The Summer Youth Employment Program (SYEP) is a six-week program that will provide 75,000 young people ages 14-21 years old across the city with paid, part-time jobs with partnering employers, as announced by Mayor Bill de Blasio and NYC Department of Youth & Community Development (DYCD) Commissioner Bill Chong.
“When I say recovery for all of us, I mean all of us, especially young New Yorkers,” the mayor said. “The Summer Youth Employment Program is back and providing teens and young adults with a paycheck and the skills they need to build a stronger future for themselves and our City.”
Since 2013, the SYEP program has more than doubled in participants, and the city’s investment into the program has gone from $21 million at the start to $134 million.
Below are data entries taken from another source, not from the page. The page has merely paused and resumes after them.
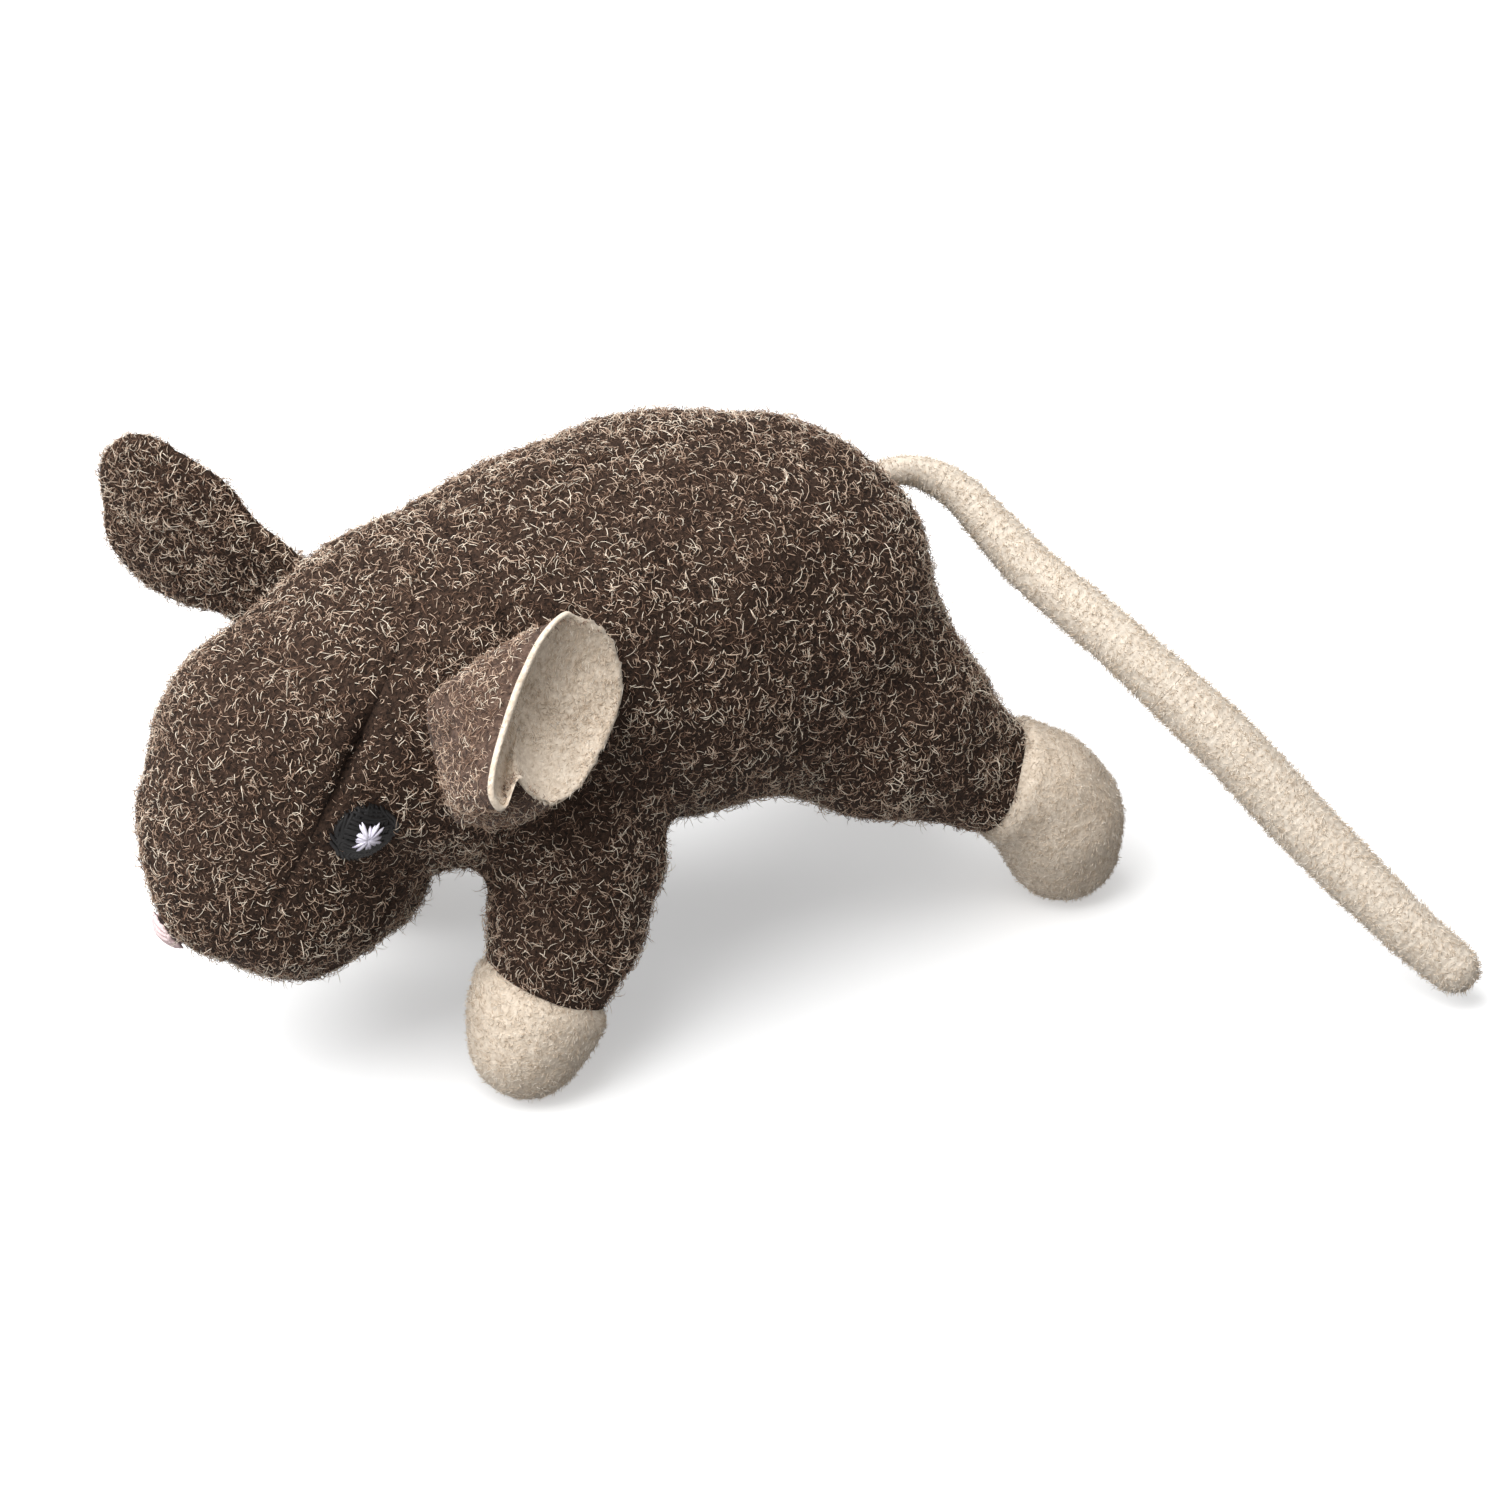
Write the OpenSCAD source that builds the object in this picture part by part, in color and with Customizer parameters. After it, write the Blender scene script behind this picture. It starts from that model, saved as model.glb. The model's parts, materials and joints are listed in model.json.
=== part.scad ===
// A sewn and stuffed toy mouse, standing on its four paws.
// X runs from the tail to the nose, Y to the mouse's left and Z up.
// All sizes are in millimetres.

/* [Body] */
// Height of the back's centre line above the ground
body_h = 44; // [40:1:48]
// Length of the trunk, from the hip to the shoulder
body_l = 35; // [30:1:40]
// Radius of the trunk at the hips
hip_r = 24.3; // [22:0.1:25]
// Radius of the trunk at the waist
waist_r = 25; // [23:0.1:26]
// Radius of the trunk at the shoulders
shoulder_r = 21.5; // [20.5:0.1:22]

/* [Head] */
// Radius of the skull
skull_r = 18; // [17:0.1:19]
// Radius of the cheeks
cheek_r = 17.3; // [16:0.1:18]
// Radius of the end of the snout
snout_r = 11.2; // [10:0.1:12]
// Diameter of an embroidered eye
eye_d = 10; // [8:0.5:11]

/* [Ears] */
// Radius of the open mouth of an ear
ear_r = 11.4; // [10:0.1:12.5]
// Length of the seam that holds an ear to the head
ear_root_l = 14; // [10:1:16]

/* [Legs] */
// Distance of a front paw from the middle plane
front_track = 22; // [20:0.5:23]
// Distance of a hind foot from the middle plane
hind_track = 20; // [18:0.5:21]
// Radius of a front paw
paw_r = 7.6; // [7:0.1:8]
// Radius of a hind foot
foot_r = 7.2; // [6.8:0.1:7.6]

/* [Tail] */
// Radius of the tail where it leaves the rump
tail_root_r = 2; // [1.6:0.1:2.2]
// Radius of the tail along its thick stretch
tail_r = 4; // [3.4:0.1:4.2]

/* [Cloth] */
// Thickness of the wool-look cloth with its backing
wool_t = 1.2; // [0.8:0.1:1.5]
// Thickness of the suede
suede_t = 0.9; // [0.6:0.1:1.1]

/* [Squeaker] */
// Outer radius of the squeaker's bulb
bulb_r = 11; // [9:0.5:12]
// Height of the squeaker's bulb
bulb_h = 13; // [11:0.5:15]

/* [Hidden] */

// Colours
wool = [0.33, 0.26, 0.22];
suede = [0.86, 0.79, 0.68];
fibre = [0.93, 0.92, 0.89];
thread_black = [0.05, 0.05, 0.06];
thread_white = [0.90, 0.88, 0.94];
thread_pink = [0.86, 0.66, 0.68];
squeaker_white = [0.88, 0.88, 0.86];

// Facets of the soft forms, and of the thin tail
soft_fn = 24;
limb_fn = 16;
tail_fn = 12;

// Room between the cloth and its stuffing, between two panels, and at a joint
cloth_gap = 0.15;
seam_gap = 0.3;
joint_gap = 0.45;
leg_head_gap = 1.7;
big = 400;

// Every soft form is a chain of balls, each [x, y, z, radius]
hip = [-20, 0, body_h - 2, hip_r];
trunk = [
    hip,
    [-8, 0, body_h, waist_r],
    [4, 0, body_h + 0.5, (waist_r + shoulder_r) / 2 + 0.75],
    [body_l - 20, 0, body_h, shoulder_r],
    [body_l - 15, 0, body_h - 0.5, shoulder_r - 0.2],
];

// The head turns on a ball that sits in a socket at the front of the trunk
neck = [body_l - 15, 0, body_h - 0.5];
neck_ball_r = 19.9;
neck_socket_r = 20.6;
neck_cut_x = neck[0] - 1;
neck_back_x = neck[0] - 5;
neck_room_x = 4.2;
head_top = [
    [27, 0, body_h - 1.7, 20.3],
    [39.3, 0, body_h - 4.4, skull_r],
    [42, 0, body_h - 13.8, cheek_r],
];
head_low = [
    [42, 0, body_h - 13.8, cheek_r],
    [48, 0, body_h - 17, snout_r],
    [41.4, 0, body_h - 21.8, 12],
    [34.5, 0, body_h - 21, 11],
];

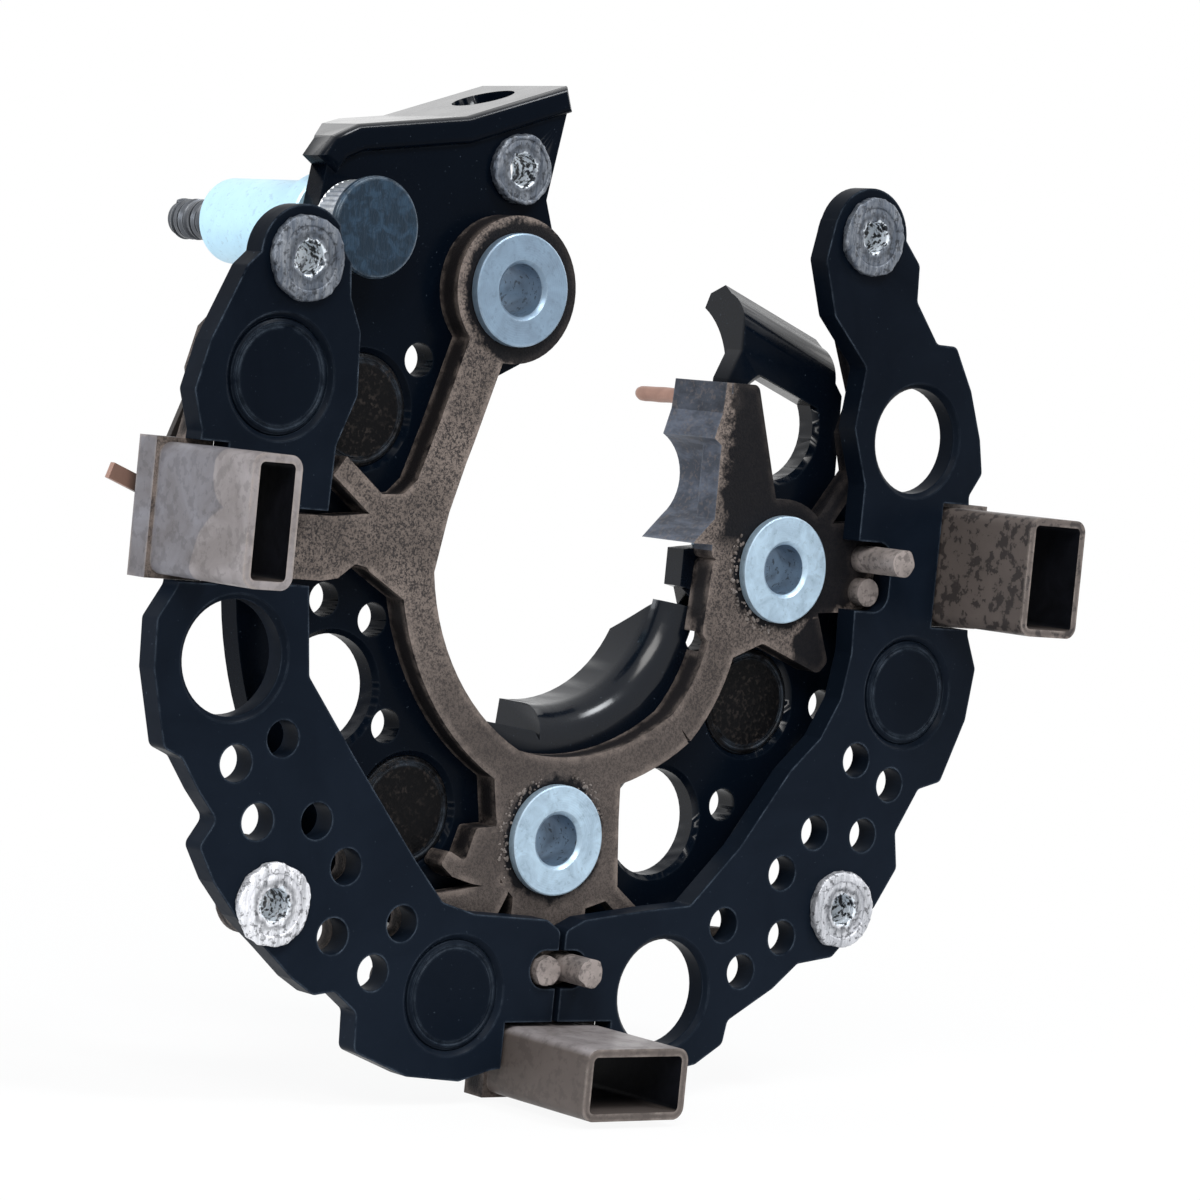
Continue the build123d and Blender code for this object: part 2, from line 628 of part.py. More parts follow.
# B+ stud: pressed through the rear fin from the front
stud_head_y = gap_back - stud_collar_h - stud_head_t
with BuildPart() as b_plus_stud:
    disc(stud_at, stud_head_d, stud_head_y + stud_head_t, stud_head_t)
    disc(stud_at, stud_collar_d, gap_back, stud_collar_h)
    disc(stud_at, stud_shank_d, rear_back, rear_fin_t)
    disc(stud_at, stud_neck_d, sleeve_end_y, sleeve_end_y - rear_back)
    disc(stud_at, stud_thread_d, stud_tip_y, stud_tip_y - sleeve_end_y)
    chamfer(b_plus_stud.edges().filter_by(GeomType.CIRCLE).sort_by(Axis.Y)[-1], stud_tip_chamfer)
    chamfer(b_plus_stud.edges().filter_by(GeomType.CIRCLE).sort_by(Axis.Y)[0], stud_head_chamfer)

# Sleeve over the stud, with a flange against the rear fin
with BuildPart() as stud_sleeve:
    disc(stud_at, sleeve_flange_d, rear_back + sleeve_flange_t, sleeve_flange_t)
    disc(stud_at, sleeve_d, sleeve_end_y, sleeve_end_y - rear_back)
    chamfer(stud_sleeve.edges().filter_by(GeomType.CIRCLE).sort_by(Axis.Y)[-1], sleeve_chamfer)
    disc(stud_at, stud_neck_d, sleeve_end_y, sleeve_end_y - rear_back, mode=Mode.SUBTRACT)

# Copper lead to the voltage regulator, held in the moulding's block
with BuildPart() as regulator_lead:
    disc(wire_at, wire_d, wire_tip_y, wire_tip_y - gap_front)

named = {
    "front_fin_left": front_fin_left.part,
    "front_fin_right": front_fin_right.part,
    "rear_fin": rear_fin.part,
    "terminal_moulding": terminal_moulding.part,
    "front_rivets": front_rivets.part,
    "top_rivet": top_rivet.part,
    "b_plus_stud": b_plus_stud.part,
    "stud_sleeve": stud_sleeve.part,
    "regulator_lead": regulator_lead.part,
}
for name in ("left", "bottom", "right"):
    named["negative_diode_" + name] = front_diode_parts[name]
    named["positive_diode_" + name] = rear_diode_parts[name]
    named["stator_terminal_" + name] = terminal_parts[name]
for name in bushings:
    named["bushing_" + name] = bushing_parts[name]
    named["bushing_washer_" + name] = washer_parts[name]
for name, piece in named.items():
    piece.label = name
    export_step(piece, "parts/" + name + ".step")
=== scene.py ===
from math import cos, pi, radians, sin

import bmesh
import bpy
from bpy.props import FloatProperty, FloatVectorProperty, IntProperty, PointerProperty
from mathutils import Matrix, Vector, noise


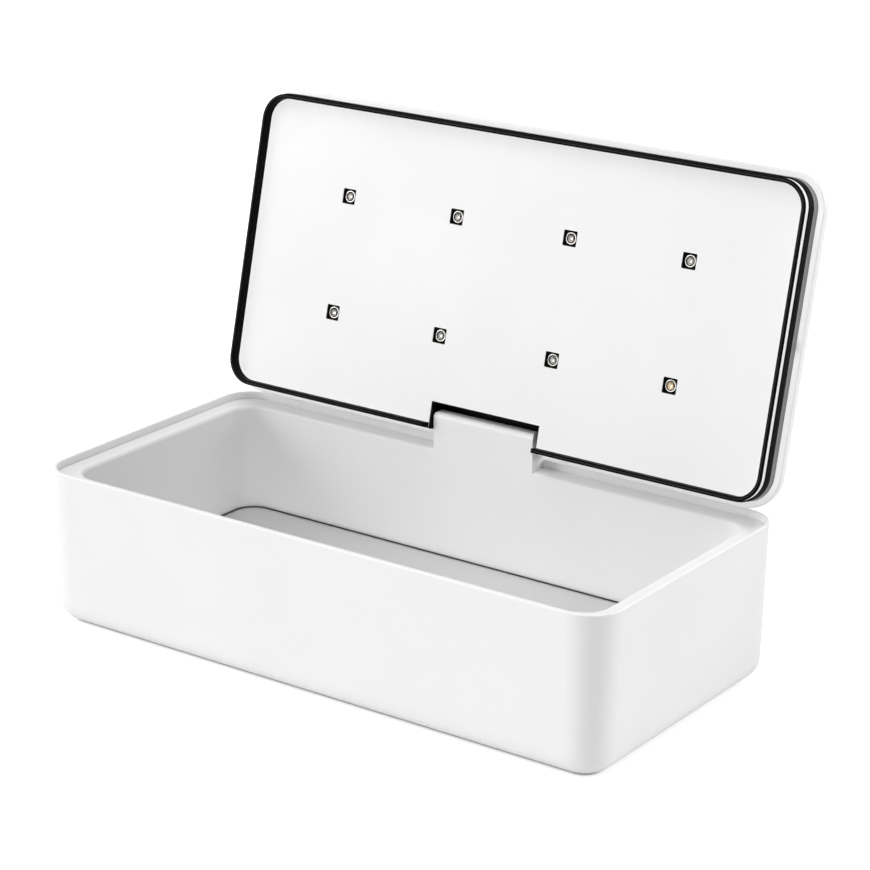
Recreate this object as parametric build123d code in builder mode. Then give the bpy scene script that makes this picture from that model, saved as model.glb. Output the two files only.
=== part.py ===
from build123d import *
import os
from math import cos, radians, tan

os.makedirs("parts", exist_ok=True)

# UV-C sanitiser box for phones: a drafted tray-shaped base, a deep inner tub, and a flat lid
# that carries two rows of UV lamps. The origin is the centre of the base's underside, +X runs
# along the case, +Y points to the hinge side and +Z is up. Everything on the lid is drawn with
# the lid shut and swung open once, so its rest pose is the fully open one.

# ---------------------------------------------------------------- case
CASE_LENGTH = 230.0
CASE_DEPTH = 113.0
BASE_HEIGHT = 56.0  # underside to the top of the lip
CASE_CORNER = 12.3  # corner radius seen from above
WALL_DRAFT = 1.2  # degrees, the base narrows downwards
BOTTOM_EDGE = 7.2  # roll of the wall into the underside
BASE_WALL = 2.0
BASE_FLOOR = 2.0

# lip and sealing ledge
LIP_THICKNESS = 1.3
LIP_ROUNDING = 0.4
LEDGE_DROP = 2.7  # lip top down to the ledge
LEDGE_WIDTH = 6.9  # lip to chamber wall
LEDGE_ROUNDING = 1.3
FLANGE_THICKNESS = 2.0
SEAM_GAP = 0.25  # dark line between the lip and the tub's flange

# chamber
CHAMBER_CORNER = 9.0
CHAMBER_DRAFT = 0.45
TUB_WALL = 1.8
TUB_FLOOR = 2.0
PLATE_THICKNESS = 1.2
PLATE_CORNER = 8.4
GASKET_WIDTH = 0.65
GASKET_RISE = 0.25  # gasket stands this much over the plate
GASKET_GAP = 0.1

# ---------------------------------------------------------------- electronics in the base
BOARD_STANDOFF = 3.0
BOARD_THICKNESS = 1.6
BOARD_LENGTH = 60.0
BOARD_DEPTH = 28.0
BOARD_X = 50.0
BOARD_SCREW_INSET = 4.0
SOCKET_WIDTH = 8.94
SOCKET_HEIGHT = 3.26
SOCKET_DEPTH = 7.35
SOCKET_WALL = 0.3
SOCKET_RECESS = 3.6  # outer wall to the socket's face
SOCKET_OVERHANG = 1.5  # socket beyond the board's edge
SOCKET_TONGUE = 0.7
PORT_MARGIN = 1.6  # room round the socket for the plug's body
TUB_CLEARANCE = 0.64  # socket top to the tub's underside
# centre on the board, then length, depth and height of each chip
CHIPS = {(-14.0, 4.0): (5.0, 5.0, 2.4), (-4.0, -5.0): (6.0, 5.0, 1.2), (12.0, -4.0): (4.0, 3.0, 1.0)}
SENSOR_SIZE = 3.0
SENSOR_LENGTH = 7.0
SENSOR_HEIGHT = 4.5
LEAD_RADIUS = 0.6
LEAD_BEND = 2.0
LEAD_ROOM = 0.2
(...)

David Fischer, Executive Director of the NYC Center for Youth Employment said, “SYEP is both a beloved NYC summer institution and a powerful intervention to help put young New Yorkers on a path to career success. Over the past eight years, the program has doubled in size, built stronger connections to year-round learning and high-growth economic sectors, and targeting services toward those youth who will benefit most from a quality summer work experience. This year promises to be the biggest and best in SYEP’s long history.”
The NYPD will also be taking part in the program, offering opportunities for more than 750 youths – up from last year when there were roughly 400 openings, NYPD officials said.
The program aims to employ up to 3 youths for each of the city’s 77 precincts, including special divisions such as the aviation unit, harbor unit, and legal bureau. Officials hope it will provide mentoring and job experience, and will ultimately lead to greater recruitment numbers to fight a rise of violent crime in the city. City leaders and law enforcement officials also hope the program will build stronger relationships with the community.
NYPD Deputy Commissioner of Community Partnerships Chauncey Parker said the program, along with other programs like one to renovate basketball courts with assets seized during criminal cases, are important for building partnerships with the city’s youth, especially when the city is fighting a crimewave.
“They’ve never been more important than they are at this moment,” Parker said.
Police Commissioner Dermot Shea said of the program: “As police, we often encounter young people who have had limited options. Part of our calling is to help kids make better choices, expand opportunities, and help them reach their fullest potential. New York City kids are the future, and this program brings young people to every precinct, PSA, transit district and specialty unit where they will help improve our City.”
Domingo Corporan, one of this year’s participants in the program, will be working with NYPD’s Community Affairs Bureau this summer shadowing and assisting officers. He hopes the experience will help him in his goal to becoming a police officer.
Corporan believes the program will attract more people like him to law enforcement. According to the Washington Journal, only 14,500 people signed up for the NYPD entrance exam in June this year, one thousand less than the number in 2019.